Look in the material below for the line with "for side in" and the line with "obj.data.transform(world)", then set down exactly those two lines and all lines between, nothing more.

┌────────

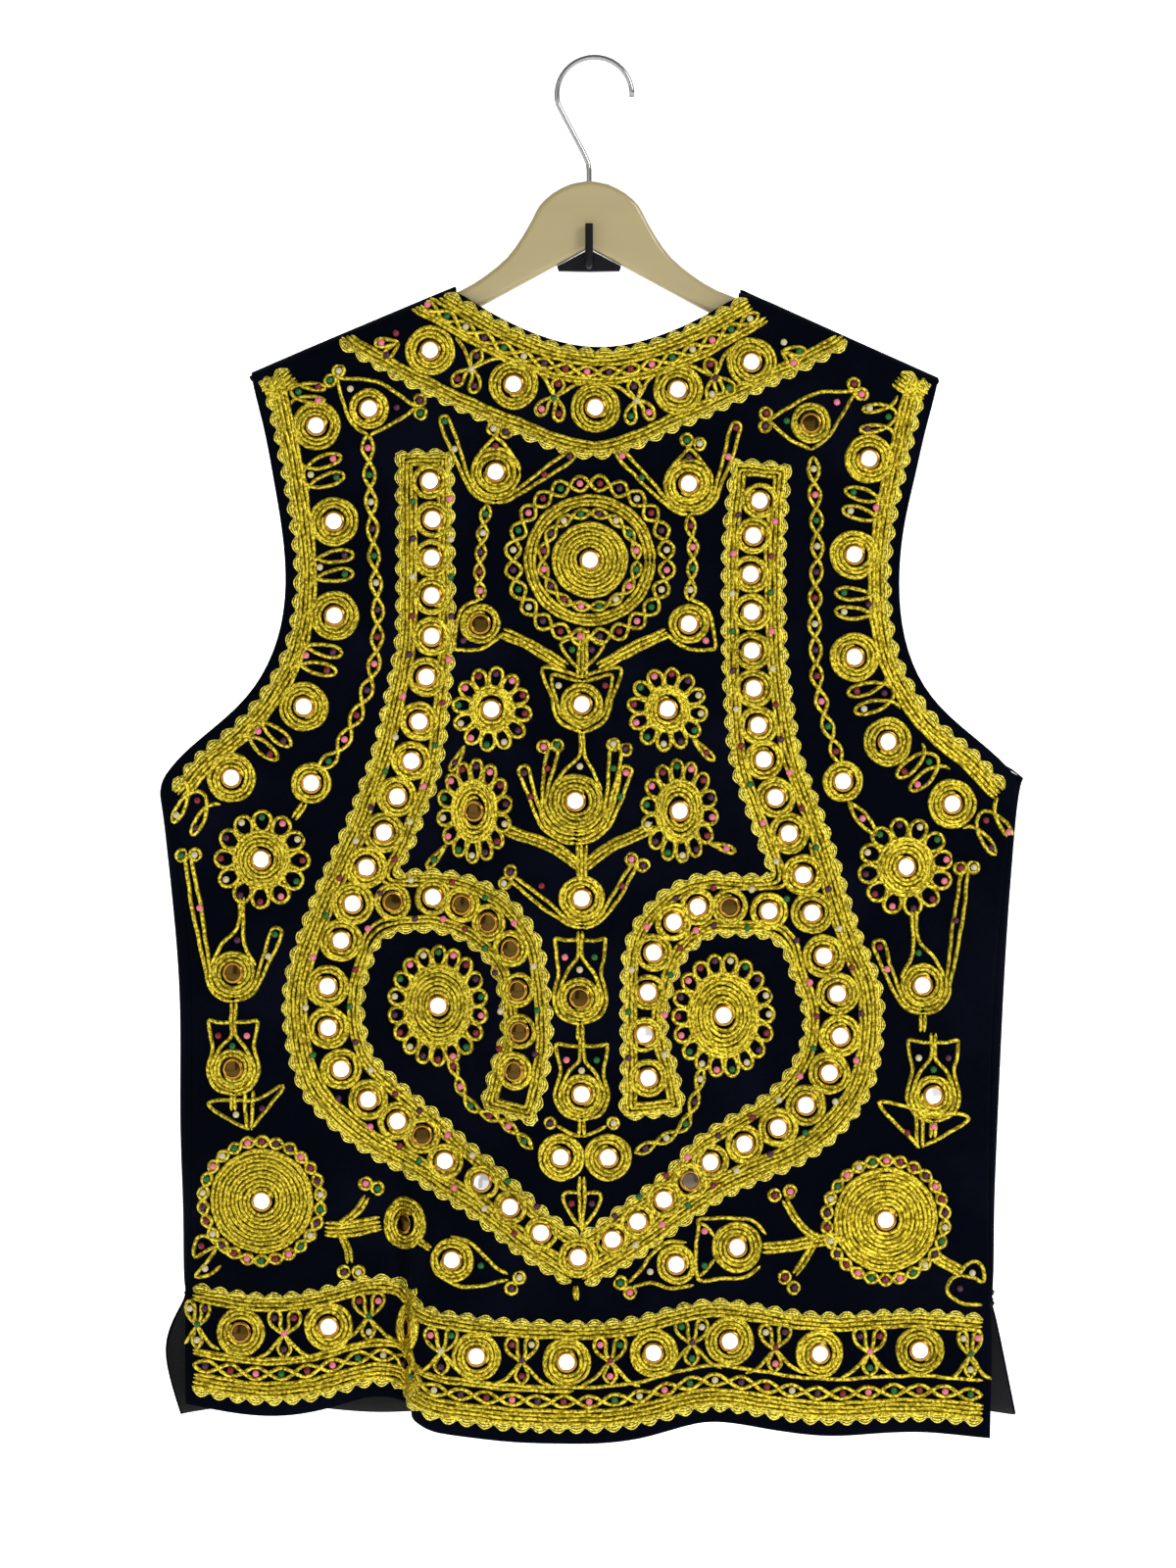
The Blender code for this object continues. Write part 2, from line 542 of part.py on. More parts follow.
def build_bar():
    arm_x = np.array([95, 120, 145, 162]) * MM
    top = [*(np.array(HUB) * MM), *[(x, below_seam(x, 0.0) - BAR_UNDER_SEAM) for x in arm_x]]
    tip_z = below_seam(BAR_TIP, 0.0) - BAR_UNDER_SEAM - 0.45 * BAR_HEIGHT
    under = [(x, below_seam(x, 0.0) - BAR_UNDER_SEAM - BAR_HEIGHT * (1 - 0.1 * i))
             for i, x in enumerate(arm_x)]
    right = spline(top, 2)
    right = [*right, (BAR_TIP - 2 * MM, tip_z + 5 * MM), (BAR_TIP, tip_z), (BAR_TIP - 2.5 * MM, tip_z - 4 * MM)]
    right += [*under[::-1], tuple(np.array(NOTCH_FOOT) * MM), tuple(np.array(NOTCH) * MM)]
    left = [(-x, z) for x, z in right[1:-1]][::-1]
    outline = np.array([*right, *left])
    bar = prism("hanger_bar", outline, -BAR_THICK / 2, BAR_THICK / 2)
    bar.data.materials.clear()
    bar.data.materials.append(material("wood"))
    socket = tube("socket", [(0, 0, HUB[0][1] * MM - SOCKET_DEPTH), (0, 0, HUB[0][1] * MM + 5 * MM)],
                  WIRE + 0.4 * MM, 12, "wood")
    rounding = bar.modifiers.new("rounding", "BEVEL")
    rounding.width = BAR_ROUND
    rounding.segments = 2
    rounding.limit_method = "ANGLE"
    rounding.angle_limit = math.radians(60)
    hole = bar.modifiers.new("socket", "BOOLEAN")
    hole.operation = "DIFFERENCE"
    hole.object = as_helper(socket)
    return bar


def build_insert():
    outline = np.array(INSERT + [(-x, z) for x, z in INSERT[1:-1]][::-1]) * MM
    wedge = prism("accessory_hook", outline, -INSERT_DEPTH / 2, INSERT_DEPTH / 2)
    wedge.data.materials.clear()
    wedge.data.materials.append(material("plastic"))
    reach = -INSERT_DEPTH / 2 - 6 * MM
    bend = np.radians([-90, -70, -45, -20, 0])
    low, corner = -115.2 * MM, 4 * MM
    path = [(0, -1 * MM, low), (0, reach + corner, low)]
    path += [(0, reach + corner + corner * math.sin(a), low + corner - corner * math.cos(a))
             for a in bend[::-1][1:]]
    path += [(0, reach, -97 * MM), (0, reach, -92 * MM)]
    peg = as_helper(tube("peg", path, PEG_RADIUS, 10, "plastic"))
    joined = wedge.modifiers.new("peg", "BOOLEAN")
    joined.operation = "UNION"
    joined.object = peg
    return wedge


def main():
    for thing in list(bpy.data.objects):
        bpy.data.objects.remove(thing)
    _, back_layer = build_back()
    build_back_trims(back_layer)
    for side in (-1, 1):
        _, front_layer = build_front(side)
        build_front_trims(front_layer, side)
    build_bar()
    build_hook()
    build_insert()


main()
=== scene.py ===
"""Looks of an embroidered velvet waistcoat that hangs on a wooden hanger, seen from its back.

The velvet is a thin shell grown on each cloth wall. The embroidery is charted flat, in millimetres of x and
z, and laid on the shell: couched cords, scalloped lace edges, beads, and mirrors in wire rims.
"""

import math

import bmesh
import bpy
import numpy as np
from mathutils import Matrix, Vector
from mathutils.bvhtree import BVHTree


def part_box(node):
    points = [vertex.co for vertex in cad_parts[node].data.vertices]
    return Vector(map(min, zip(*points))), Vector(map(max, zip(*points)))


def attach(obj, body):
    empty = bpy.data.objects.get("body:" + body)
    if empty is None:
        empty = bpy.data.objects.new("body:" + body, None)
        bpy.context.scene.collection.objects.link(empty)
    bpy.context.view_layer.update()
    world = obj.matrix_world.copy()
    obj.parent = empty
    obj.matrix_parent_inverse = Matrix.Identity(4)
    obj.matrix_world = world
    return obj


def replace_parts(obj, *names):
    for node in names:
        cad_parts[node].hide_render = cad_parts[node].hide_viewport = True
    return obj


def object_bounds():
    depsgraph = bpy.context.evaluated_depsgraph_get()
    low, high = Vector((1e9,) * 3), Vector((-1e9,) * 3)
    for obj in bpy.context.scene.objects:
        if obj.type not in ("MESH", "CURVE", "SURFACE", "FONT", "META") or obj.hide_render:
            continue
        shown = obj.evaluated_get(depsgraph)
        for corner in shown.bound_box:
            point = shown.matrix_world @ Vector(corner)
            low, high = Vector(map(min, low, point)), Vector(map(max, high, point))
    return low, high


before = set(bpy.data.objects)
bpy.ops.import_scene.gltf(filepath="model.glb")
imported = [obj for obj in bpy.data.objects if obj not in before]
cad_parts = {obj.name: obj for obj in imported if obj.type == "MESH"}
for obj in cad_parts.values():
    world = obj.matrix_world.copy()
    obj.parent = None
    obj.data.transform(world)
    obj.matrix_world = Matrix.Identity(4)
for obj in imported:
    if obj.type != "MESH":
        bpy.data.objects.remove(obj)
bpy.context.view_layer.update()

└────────

:: THE COMPLETED TASK ::
    for side in (-1, 1):
        _, front_layer = build_front(side)
        build_front_trims(front_layer, side)
    build_bar()
    build_hook()
    build_insert()


main()
=== scene.py ===
"""Looks of an embroidered velvet waistcoat that hangs on a wooden hanger, seen from its back.

The velvet is a thin shell grown on each cloth wall. The embroidery is charted flat, in millimetres of x and
z, and laid on the shell: couched cords, scalloped lace edges, beads, and mirrors in wire rims.
"""

import math

import bmesh
import bpy
import numpy as np
from mathutils import Matrix, Vector
from mathutils.bvhtree import BVHTree


def part_box(node):
    points = [vertex.co for vertex in cad_parts[node].data.vertices]
    return Vector(map(min, zip(*points))), Vector(map(max, zip(*points)))


def attach(obj, body):
    empty = bpy.data.objects.get("body:" + body)
    if empty is None:
        empty = bpy.data.objects.new("body:" + body, None)
        bpy.context.scene.collection.objects.link(empty)
    bpy.context.view_layer.update()
    world = obj.matrix_world.copy()
    obj.parent = empty
    obj.matrix_parent_inverse = Matrix.Identity(4)
    obj.matrix_world = world
    return obj


def replace_parts(obj, *names):
    for node in names:
        cad_parts[node].hide_render = cad_parts[node].hide_viewport = True
    return obj


def object_bounds():
    depsgraph = bpy.context.evaluated_depsgraph_get()
    low, high = Vector((1e9,) * 3), Vector((-1e9,) * 3)
    for obj in bpy.context.scene.objects:
        if obj.type not in ("MESH", "CURVE", "SURFACE", "FONT", "META") or obj.hide_render:
            continue
        shown = obj.evaluated_get(depsgraph)
        for corner in shown.bound_box:
            point = shown.matrix_world @ Vector(corner)
            low, high = Vector(map(min, low, point)), Vector(map(max, high, point))
    return low, high


before = set(bpy.data.objects)
bpy.ops.import_scene.gltf(filepath="model.glb")
imported = [obj for obj in bpy.data.objects if obj not in before]
cad_parts = {obj.name: obj for obj in imported if obj.type == "MESH"}
for obj in cad_parts.values():
    world = obj.matrix_world.copy()
    obj.parent = None
    obj.data.transform(world)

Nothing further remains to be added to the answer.